Well my co-workers spouse is the one that came up with ‘Monday’. He said “well they named a computer company Apple” so I guess anything goes.

If people deride this kind of corporate exercise, it’s usually because they see a huge expense which achieves - or seems to achieve- nothing, and which is often reversed a few years later at even more expense. And they suspect that the consultants / designers who propose these ideas are wearing Emperor’s New Clothes, or persuading their clients to do so. Another factor may be the feeling that while millions is being spent on pointless cosmetic change, the actual product or service is getting worse and being starved of investment.

I think the British Airways ‘tailfin’ fiasco was a classic example, but the Post Office / Consignia farce will also find a place in the textbooks.

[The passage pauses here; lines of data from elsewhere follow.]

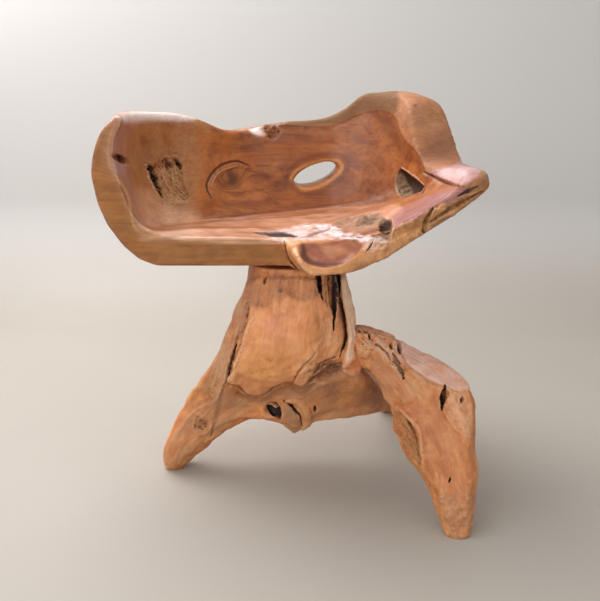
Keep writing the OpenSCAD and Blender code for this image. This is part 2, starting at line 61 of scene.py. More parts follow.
def makeCamera(s):
    data = bpy.data.cameras.new("camera")
    data.lens = s["lens"]
    data.sensor_width = s["sensor"]
    data.clip_start = s["near"]
    data.clip_end = s["far"]
    camera = bpy.data.objects.new("camera", data)
    camera.location = s["place"]
    camera.rotation_euler = (math.pi / 2 - s["tiltDown"], 0, 0)
    bpy.context.scene.collection.objects.link(camera)
    bpy.context.scene.camera = camera


makeCamera(cameraSettings)
tilt = cameraSettings["tiltDown"]
eye = np.array(cameraSettings["place"])
sight = np.array((0, math.cos(tilt), -math.sin(tilt)))
sightUp = np.array((0, math.sin(tilt), math.cos(tilt)))
focalPixels = cameraSettings["lens"] / cameraSettings["sensor"] * max(cameraSettings["picture"])
middlePixel = [side / 2 for side in cameraSettings["picture"]]


# Small helpers for meshes

def selectOnly(piece):
    for other in bpy.context.selected_objects:
        other.select_set(False)
    piece.select_set(True)
    bpy.context.view_layer.objects.active = piece


def applyModifier(piece, name):
    selectOnly(piece)
    bpy.ops.object.modifier_apply(modifier=name)


def smoothStep(value, low, high):
    t = np.clip((value - low) / (high - low), 0, 1)
    return t * t * (3 - 2 * t)


def roughness3d(points, size, octaves, seed):
    # Lumps of about this size, each octave half as large; the seed shifts the pattern
    shift = Vector((seed, seed * 1.7, seed * 0.6))
    return np.array([noise.fractal(Vector(p) / size + shift, 1.0, 2.0, octaves) for p in points])


def meshPoints(mesh):
    # Place and normal of each point
    places = np.empty(len(mesh.vertices) * 3, np.float32)
    normals = np.empty(len(mesh.vertices) * 3, np.float32)
    mesh.vertices.foreach_get("co", places)
    mesh.vertex_normals.foreach_get("vector", normals)
    return places.reshape(-1, 3).astype(float), normals.reshape(-1, 3).astype(float)


# Skin of a piece: its points as arrays, and where each is seen in the photograph

sightSlack = 0.006  # a point this close under the first surface still counts as seen
farOff = 1e9  # a distance that nothing here reaches


def readSkin(piece):
    co, no = meshPoints(piece.data)
    away = co - eye
    scale = (away @ sight) / focalPixels  # metres to a pixel
    skin = {"piece": piece, "co": co, "no": no, "scale": scale}
    skin["px"] = middlePixel[0] + away[:, 0] / scale
    skin["py"] = middlePixel[1] - (away @ sightUp) / scale
    skin["facing"] = -np.einsum("ij,ij->i", away, no) / np.linalg.norm(away, axis=1)
    skin["behind"] = np.where(skin["facing"] > 0, 0.0, sightSlack)  # depth under the first surface
    bpy.context.view_layer.update()
    origin = Vector(eye)
    for i, way in enumerate(away):
        ray = Vector(way)
        far = ray.length
        hit, place, normal, face = piece.ray_cast(origin, ray.normalized(), distance=far - sightSlack)
        if hit:
            skin["behind"][i] = far - (place - origin).length
    return skin


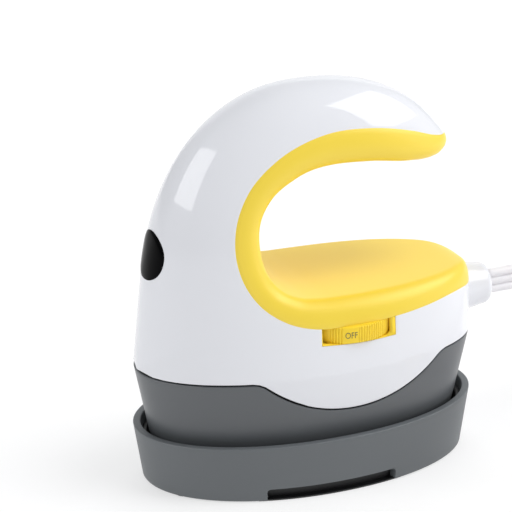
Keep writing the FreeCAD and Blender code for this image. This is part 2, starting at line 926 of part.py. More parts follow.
def cord_coil():
    ring = Part.makeCylinder(coil_outer, coil_height, V(coil_x, coil_y, 0))
    ring = ring.cut(Part.makeCylinder(coil_inner, coil_height, V(coil_x, coil_y, 0)))
    rims = [e for e in ring.Edges if e.Length > 100 and e.BoundBox.ZMin > coil_height - 0.1]
    ring = ring.makeFillet(coil_round, rims)
    room = cord_radius + coil_pocket_play
    ring = ring.cut(tube(cord_route, room))
    x, y, z = cord_route[-1]
    ring = ring.cut(box(x - room, x + 30, y, y + 60, -1, 20))
    return ring.cut(tube(end_route, room))


def plug():
    stub_end, stub_y, middle = end_route[-1]
    back = stub_end - relief_length
    front = back - plug_length
    body = box(front, back, stub_y - plug_width / 2, stub_y + plug_width / 2,
               middle - plug_height / 2, middle + plug_height / 2)
    body = body.makeFillet(plug_round, [e for e in body.Edges
                                        if abs(e.Length - plug_length) < 0.01])
    relief = Part.makeCone(relief_radius + 1.5, relief_radius, relief_length,
                           V(back, stub_y, middle), V(1, 0, 0))
    return join(body, [relief])


def plug_pins():
    stub_end, stub_y, middle = end_route[-1]
    front = stub_end - relief_length - plug_length
    pins = []
    for side in (-1, 1):
        y = stub_y + side * blade_spacing / 2
        pins.append(box(front - blade_length, front, y - blade_thickness / 2,
                        y + blade_thickness / 2, middle, middle + blade_width))
    pins.append(rod_x(ground_pin_radius, front - ground_pin_length, front, stub_y,
                      middle + blade_width / 2 - ground_pin_drop))
    return group(pins)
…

It is true that many established names mean very little. However, most are not the result of some ‘design genius’ finding a way to shove a gazillion dollars down the toilet, and hence don’t inspire the same kind of popular ridicule.

Sunspace - when a company wants to adopt a new trademark or brand name, they do employ people to check in all relevant global territories whether (a) that name is available and hasn’t already been snapped up and (b) doesn’t mean anything embarassing. This can be a very time-consuming task, fraught with difficulties, but it has to be done.